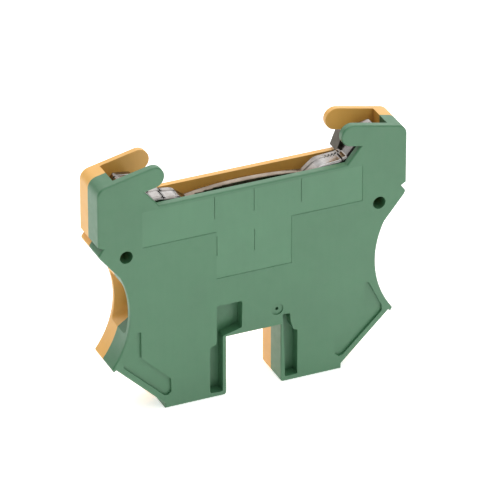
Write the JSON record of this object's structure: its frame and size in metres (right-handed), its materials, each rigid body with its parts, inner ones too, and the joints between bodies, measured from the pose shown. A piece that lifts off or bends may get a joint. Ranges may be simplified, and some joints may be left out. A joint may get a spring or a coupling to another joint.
{
  "type": "din rail terminal block",
  "caption": "Green and yellow protective-earth screw terminal for a 35 mm top-hat rail, with clamping yokes and a metal rail foot.",
  "frame": {"origin": "centre of the bounding box's bottom face, in the plane of the flat faces round the screw wells", "axes": "+X along the long side, +Y from the green half to the yellow half, +Z towards the rail"},
  "size_m": [0.056, 0.0078, 0.0465],
  "materials": {
    "green_plastic": "moulded, fine matt texture",
    "yellow_plastic": "moulded, fine matt texture",
    "tinned_copper": "tin plated copper alloy",
    "tinned_foot": "bright tin plated",
    "spring_steel": "dull plated spring steel",
    "rivet_metal": "plated",
    "zinc_steel": "zinc plated",
    "screw_steel": "zinc plated"
  },
  "bodies": {
    "housing": {"green_shell": "green_plastic", "yellow_shell": "yellow_plastic", "current_bar": "tinned_copper", "ground_post": "tinned_copper", "foot_bar": "tinned_foot", "left_claw": "tinned_foot", "right_claw": "tinned_foot", "left_jaw_plate": "spring_steel", "right_jaw_plate": "spring_steel", "foot_rivets": "rivet_metal", "jaw_rivets": "rivet_metal"},
    "left_yoke_body": {"left_yoke": "zinc_steel"},
    "right_yoke_body": {"right_yoke": "zinc_steel"},
    "left_screw_body": {"left_clamp_screw": "screw_steel"},
    "right_screw_body": {"right_clamp_screw": "screw_steel"}
  },
  "joints": [
    {"name": "left_screw_turn", "type": "hinge", "parent": "housing", "child": "left_screw_body", "pos_m": [-0.0112, 0, 0.0032], "axis": [0, 0, 1], "range_deg": [0, 2160]},
    {"name": "right_screw_turn", "type": "hinge", "parent": "housing", "child": "right_screw_body", "pos_m": [0.0112, 0, 0.0032], "axis": [0, 0, 1], "range_deg": [0, 2160]},
    {"name": "left_yoke_slide", "type": "slide", "parent": "housing", "child": "left_yoke_body", "axis": [0, 0, -1], "range_m": [0, 0.0036]},
    {"name": "right_yoke_slide", "type": "slide", "parent": "housing", "child": "right_yoke_body", "axis": [0, 0, -1], "range_m": [0, 0.0036]}
  ],
  "couplings": [
    {"joint": "left_screw_turn", "follows": "left_yoke_slide", "rad_per_m": 10472},
    {"joint": "right_screw_turn", "follows": "right_yoke_slide", "rad_per_m": 10472}
  ]
}
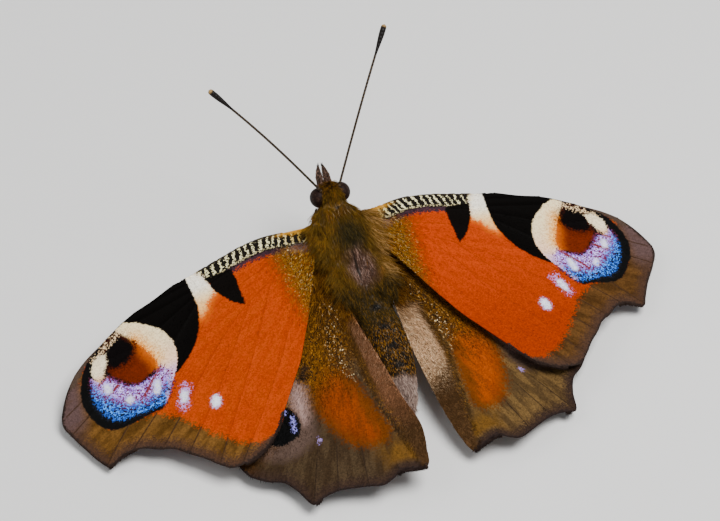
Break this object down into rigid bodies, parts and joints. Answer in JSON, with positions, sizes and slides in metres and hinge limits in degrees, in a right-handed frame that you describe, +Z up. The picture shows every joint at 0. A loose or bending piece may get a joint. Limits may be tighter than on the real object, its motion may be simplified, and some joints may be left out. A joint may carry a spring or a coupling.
{
  "type": "butterfly model",
  "caption": "Life-size still model of a peacock butterfly standing with its wings spread flat and its feelers raised.",
  "frame": {"origin": "on the floor under the middle of the whole butterfly's box", "axes": "+Y from tail to head, +X towards the butterfly's right wings, +Z up; the feet stand on z = 0"},
  "size_m": [0.0594, 0.0374, 0.0215],
  "materials": {
    "body_fur": "short golden brown fur over dark horn",
    "abdomen_fur": "dark brown velvet with golden flecks",
    "head_fur": "short brown fur",
    "dark_horn": "thin dark brown horn",
    "eye": "smooth dark brown, finely faceted",
    "feeler": "dark brown with faint pale rings and a pale tip",
    "palp_fur": "brown fur",
    "forewing_scales": "matt orange red scales with black, cream, blue and violet marks",
    "hindwing_scales": "matt grey brown and brick red scales with one blue eyespot",
    "leg_horn": "brown horn with fine hair"
  },
  "bodies": {
    "root": {"thorax": "body_fur", "abdomen": "abdomen_fur", "head": "head_fur", "proboscis": "dark_horn", "eye_left": "eye", "antenna_left": "feeler", "palp_left": "palp_fur", "forewing_left": "forewing_scales", "hindwing_left": "hindwing_scales", "foreleg_left": "leg_horn", "midleg_left": "leg_horn", "hindleg_left": "leg_horn", "eye_right": "eye", "antenna_right": "feeler", "palp_right": "palp_fur", "forewing_right": "forewing_scales", "hindwing_right": "hindwing_scales", "foreleg_right": "leg_horn", "midleg_right": "leg_horn", "hindleg_right": "leg_horn"}
  },
  "joints": []
}
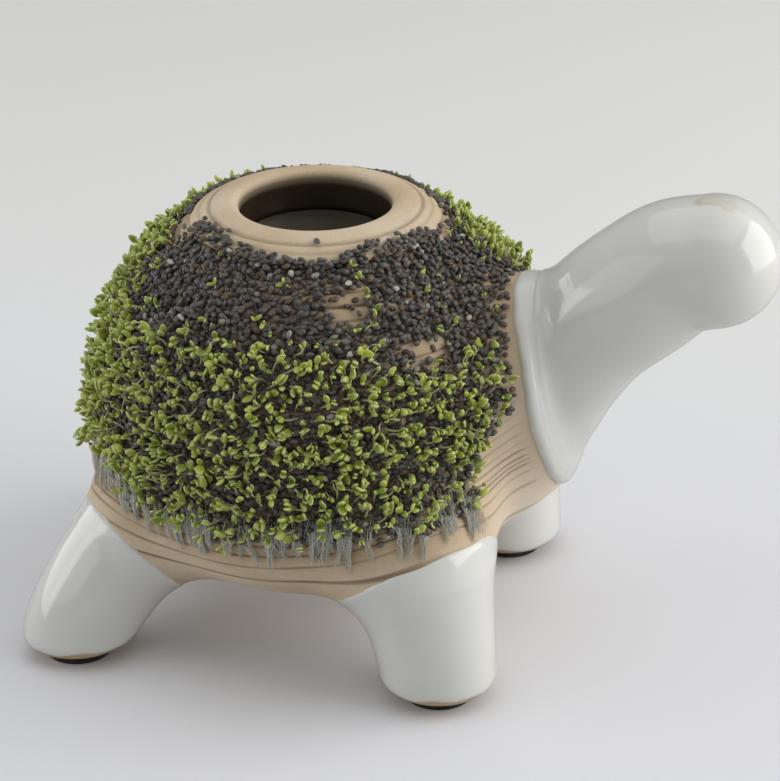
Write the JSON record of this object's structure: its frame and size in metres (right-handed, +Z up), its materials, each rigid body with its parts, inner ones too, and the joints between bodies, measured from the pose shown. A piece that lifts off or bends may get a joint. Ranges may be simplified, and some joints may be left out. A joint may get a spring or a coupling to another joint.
{
  "type": "turtle planter",
  "caption": "Turtle-shaped terracotta planter: a hollow grooved shell with a filling mouth, a glazed neck and legs on rubber pads, and sprouting seeds on the shell.",
  "frame": {"origin": "centre of the object's box in plan, on the surface that the four rubber pads stand on", "axes": "+X towards the turtle's head, +Y towards its left side, +Z up"},
  "size_m": [0.1836, 0.131, 0.1219],
  "materials": {
    "terracotta": "matte",
    "white_glaze": "gloss",
    "pad_rubber": "matte",
    "seed": "satin",
    "leaf": "satin",
    "root_hair": "matte",
    "water": "gloss"
  },
  "bodies": {
    "root": {"shell": "terracotta", "head_and_neck": "white_glaze", "leg_front_left": "white_glaze", "leg_front_right": "white_glaze", "leg_rear_left": "white_glaze", "leg_rear_right": "white_glaze", "foot_pad_front_left": "pad_rubber", "foot_pad_front_right": "pad_rubber", "foot_pad_rear_left": "pad_rubber", "foot_pad_rear_right": "pad_rubber", "seed_coat": "seed", "sprout_mat": "leaf", "root_fringe": "root_hair"}
  },
  "joints": []
}
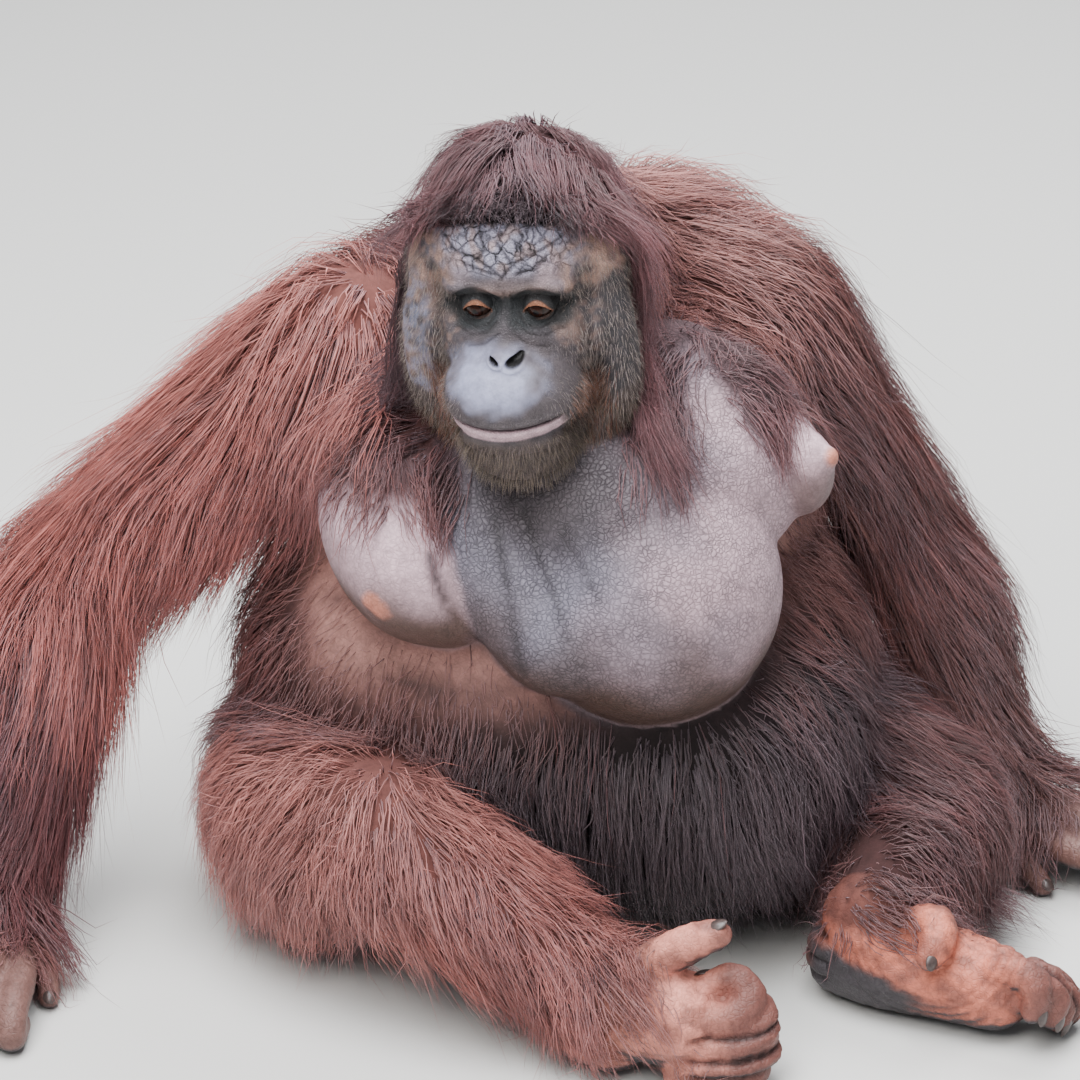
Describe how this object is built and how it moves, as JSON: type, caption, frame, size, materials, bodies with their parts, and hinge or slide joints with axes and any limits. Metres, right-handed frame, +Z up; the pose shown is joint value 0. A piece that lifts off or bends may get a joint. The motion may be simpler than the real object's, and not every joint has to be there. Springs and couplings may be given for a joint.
{
  "type": "seated orangutan figure",
  "caption": "Life-size still figure of a heavy adult female orangutan seated on the ground, leaning on one straight arm, with long shaggy coat, bare face and a hanging throat sac.",
  "frame": {"origin": "on the floor, on the flat under the rump", "axes": "+Z up from the floor; the animal faces -Y and its left side is +X"},
  "size_m": [1.133, 0.6435, 0.7869],
  "materials": {
    "eye": "wet gloss",
    "coat": "matt hair",
    "face_skin": "dull skin",
    "chest_skin": "dull skin",
    "hand_skin": "dull skin"
  },
  "bodies": {
    "root": {"eye_right": "eye", "eye_left": "eye", "torso": "coat", "neck": "coat", "upper_arm_right": "coat", "upper_arm_left": "coat", "forearm_right": "coat", "forearm_left": "coat", "thigh_right": "coat", "thigh_left": "coat", "shin_right": "coat", "shin_left": "coat", "head": "face_skin", "throat_sac": "chest_skin", "breast_right": "chest_skin", "breast_left": "chest_skin", "hand_right": "hand_skin", "hand_left": "hand_skin", "foot_right": "hand_skin", "foot_left": "hand_skin", "ear_right": "face_skin", "ear_left": "face_skin"}
  },
  "joints": []
}
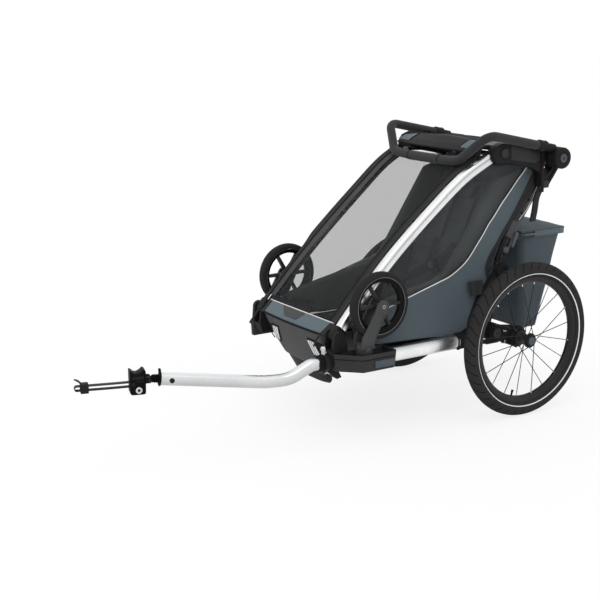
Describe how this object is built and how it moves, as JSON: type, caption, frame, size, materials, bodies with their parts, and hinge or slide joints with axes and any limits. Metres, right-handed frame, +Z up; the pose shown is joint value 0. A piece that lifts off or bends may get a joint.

WHAT IS NEEDED: Give the count of lines in the records that contain "piece", and no other text.

CORRECT RESULT: 5